::: Extracted material :::

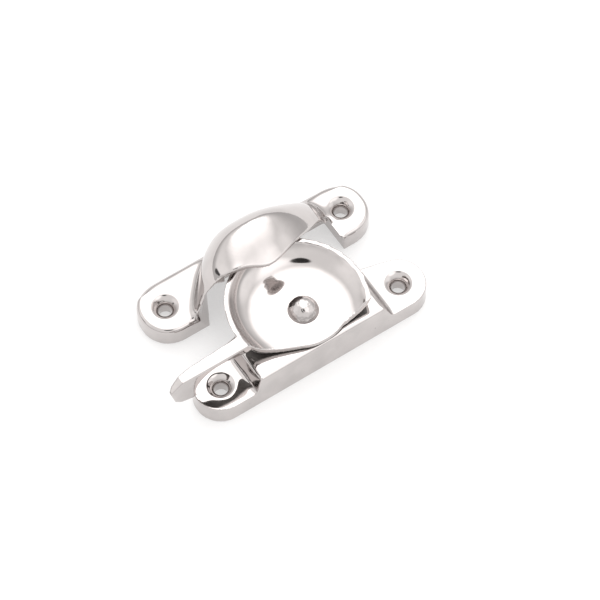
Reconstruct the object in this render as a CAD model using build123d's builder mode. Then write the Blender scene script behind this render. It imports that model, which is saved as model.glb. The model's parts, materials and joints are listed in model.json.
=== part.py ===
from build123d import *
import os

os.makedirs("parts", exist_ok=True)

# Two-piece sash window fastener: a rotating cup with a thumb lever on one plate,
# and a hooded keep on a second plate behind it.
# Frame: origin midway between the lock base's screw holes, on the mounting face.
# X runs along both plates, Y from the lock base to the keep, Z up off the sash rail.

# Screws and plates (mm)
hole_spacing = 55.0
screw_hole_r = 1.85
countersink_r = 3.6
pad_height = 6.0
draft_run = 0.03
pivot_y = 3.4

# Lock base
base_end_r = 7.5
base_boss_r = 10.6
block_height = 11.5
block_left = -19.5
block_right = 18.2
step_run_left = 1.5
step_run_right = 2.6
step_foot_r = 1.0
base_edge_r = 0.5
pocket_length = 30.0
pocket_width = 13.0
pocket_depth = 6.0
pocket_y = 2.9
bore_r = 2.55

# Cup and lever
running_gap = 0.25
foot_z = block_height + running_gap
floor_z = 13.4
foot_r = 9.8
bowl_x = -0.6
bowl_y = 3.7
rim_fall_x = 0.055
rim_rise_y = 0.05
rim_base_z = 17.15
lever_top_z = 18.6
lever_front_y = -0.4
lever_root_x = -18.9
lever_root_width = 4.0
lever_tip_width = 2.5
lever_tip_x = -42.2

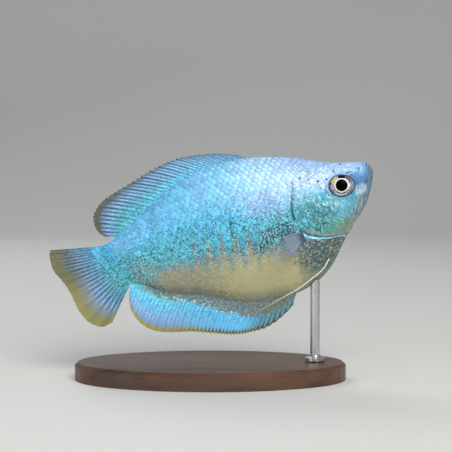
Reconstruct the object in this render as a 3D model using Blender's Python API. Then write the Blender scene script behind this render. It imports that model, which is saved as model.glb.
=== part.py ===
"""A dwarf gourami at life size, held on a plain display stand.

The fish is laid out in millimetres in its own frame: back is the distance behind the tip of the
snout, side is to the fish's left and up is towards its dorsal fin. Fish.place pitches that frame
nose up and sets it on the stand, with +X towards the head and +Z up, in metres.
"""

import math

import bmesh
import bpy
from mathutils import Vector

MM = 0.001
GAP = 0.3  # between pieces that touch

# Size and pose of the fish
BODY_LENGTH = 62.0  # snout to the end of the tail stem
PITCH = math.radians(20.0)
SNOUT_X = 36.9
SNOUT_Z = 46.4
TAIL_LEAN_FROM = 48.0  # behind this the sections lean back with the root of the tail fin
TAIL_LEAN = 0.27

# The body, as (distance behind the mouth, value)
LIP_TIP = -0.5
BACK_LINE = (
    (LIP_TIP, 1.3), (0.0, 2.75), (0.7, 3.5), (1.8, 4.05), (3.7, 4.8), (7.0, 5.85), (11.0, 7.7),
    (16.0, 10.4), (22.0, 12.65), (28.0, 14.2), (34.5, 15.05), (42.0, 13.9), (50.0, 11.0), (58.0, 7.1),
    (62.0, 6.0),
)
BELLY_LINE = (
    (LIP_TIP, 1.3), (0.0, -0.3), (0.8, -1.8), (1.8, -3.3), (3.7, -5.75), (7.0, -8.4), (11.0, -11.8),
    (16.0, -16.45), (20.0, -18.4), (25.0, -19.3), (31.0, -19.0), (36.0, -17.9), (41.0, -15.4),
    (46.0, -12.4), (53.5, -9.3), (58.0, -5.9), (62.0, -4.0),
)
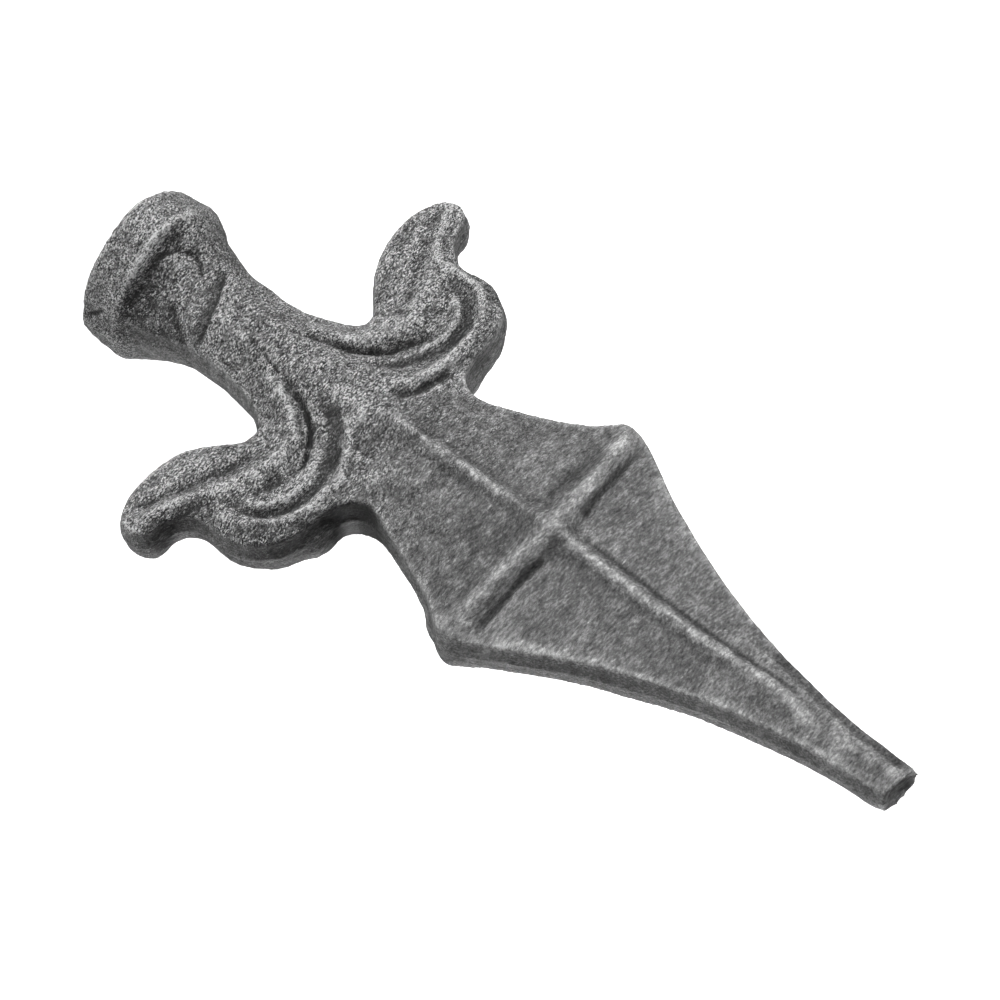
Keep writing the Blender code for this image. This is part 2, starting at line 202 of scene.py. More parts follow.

:::

__Do this__
Print, without alteration, the lines from the line with "Reconstruct the object in this render as a 3D" to the line with "plain display stand.". Include both of them, and omit every other line.

__Worked answer__
Reconstruct the object in this render as a 3D model using Blender's Python API. Then write the Blender scene script behind this render. It imports that model, which is saved as model.glb.
=== part.py ===
"""A dwarf gourami at life size, held on a plain display stand.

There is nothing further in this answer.